Anyway, these ideas or feelings or ramblings had their own satisfactions. They turned the pain of others into memories of one's own. They turned pain, which is natural, enduring, and eternally triumphant, into personal memory, which is human, brief and eternally elusive. They turned a brutal story of injustice and abuse, an incoherent howl with no beginning or end, into a neatly structured story in which suicide was always held out as a possibility. They turned flight into freedom, even if freedom meant no more than the perpetuation of flight. They turned chaos into order, even if it was at the cost of what is commonly known as sanity.
- Roberto Bolano, 2666
Reading Bolano is a bit like swigging 15-year old scotch straight from the bottle. It's perverse and exhilarating and you come away from it with your head buzzing, your mouth taut and a queasy feeling in the pit of your stomach. In other words, an experience not to be missed.
6 comments:
I have heard so much praise for this book - and it is on my (ridiculously long) list of books to be read. But I loved your description best - I am more sold than ever.
Good to know.
Bolano is so everywere nowadays that I was beginning to question if it wasn't just hype.
hmmmmm.....
Anyways, I was reading Facial Justice the last weekend.

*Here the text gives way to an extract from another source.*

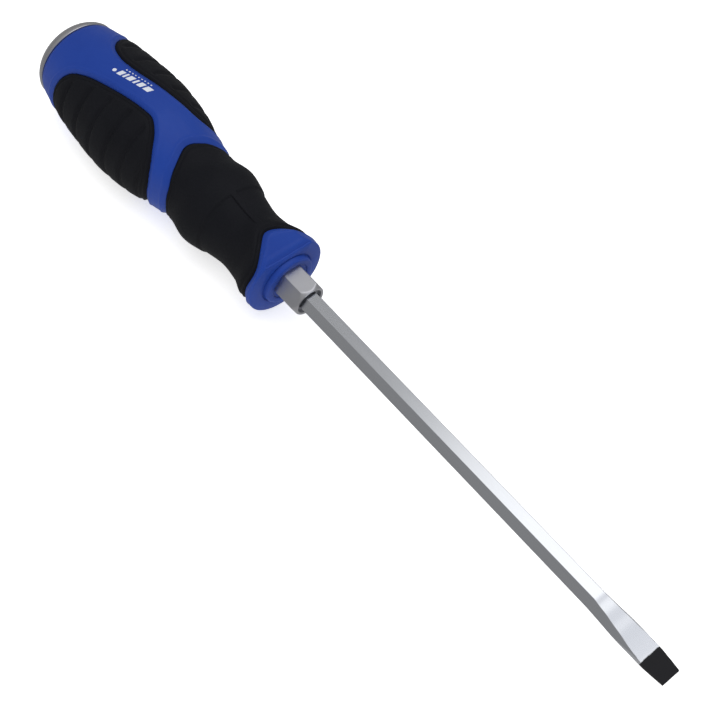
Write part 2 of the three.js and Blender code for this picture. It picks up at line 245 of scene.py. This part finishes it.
def smooth_half_turns(points):
    """The same curve repeated every half turn, with its bends rounded."""
    curve = smooth_through(points)
    start = points[0][0]
    angle = np.arange(start, start + 180, 0.5)
    values = curve(angle)
    for _ in range(SLEEVE_EDGE_SMOOTHING):
        values = (np.roll(values, 1) + 2 * values + np.roll(values, -1)) / 4
    angle, values = np.append(angle, start + 180), np.append(values, values[0])
    return lambda at: np.interp(start + (at - start) % 180, angle, values)


def step(x, start, end):
    """0 before start, 1 after end, and smooth between them."""
    t = np.clip((x - start) / (end - start), 0, 1)
    return t * t * (3 - 2 * t)


def bump(x, middle, width):
    return np.exp(-(((x - middle) / width) ** 2))


def least(a, b, roundness):
    """The lesser of a and b, with the corner between them rounded."""
    share = np.clip(0.5 + 0.5 * (b - a) / roundness, 0, 1)
    return b * (1 - share) + a * share - roundness * share * (1 - share)


handle_radius = smooth_through(HANDLE_PROFILE)
sleeve_rear = smooth_half_turns(SLEEVE_REAR_EDGE)
sleeve_front = smooth_half_turns(SLEEVE_FRONT_EDGE)


def outside_radius(x, angle):
    """The handle's outside, with the flat on top of the collar, which dips at its front."""
    on_top = np.cos(np.radians(angle))
    flat = COLLAR_FLAT
    for start, depth, power in COLLAR_DIPS:
        flat = flat - depth * np.clip((x - start) / COLLAR_DIP_LENGTH, 0, 1) ** power
    facing_up = on_top > FLAT_LEAST_COSINE
    flat = np.where(facing_up, flat / np.maximum(on_top, FLAT_LEAST_COSINE), BEYOND_THE_FLAT)
    flat = flat + FLAT_FADE * step(COLLAR_REAR - x, -1, 1)
    return least(handle_radius(x), flat, FLAT_ROUNDNESS)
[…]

And I know it was the best i could get for the weekend, bashing the egalitarians and marxist feminist to the fullest.
Unpretentious_Diva
What utter tripe ... the quote, of course.
szerelem: Thanks. Though I think it's only fair to warn you that 2666, while utterly brilliant, is also one of the most relentlessly brutal and soul-destroying books I've ever read. Think the style of Hemingway joined to the sensibility of the Book of Disquiet. I have to take a break every fifty pages or so just to breathe.
Veena: It isn't.
Gargi: Ummm....okay?
anon: Matter of opinion that.
Someone mentioned Pessoa.
I actually find the thing very comforting. It's my current I Ching; I guage the temperature of my day after my morning dip in it. Nothing soul-destroying about it at all, though of course it is both brilliant and brutal.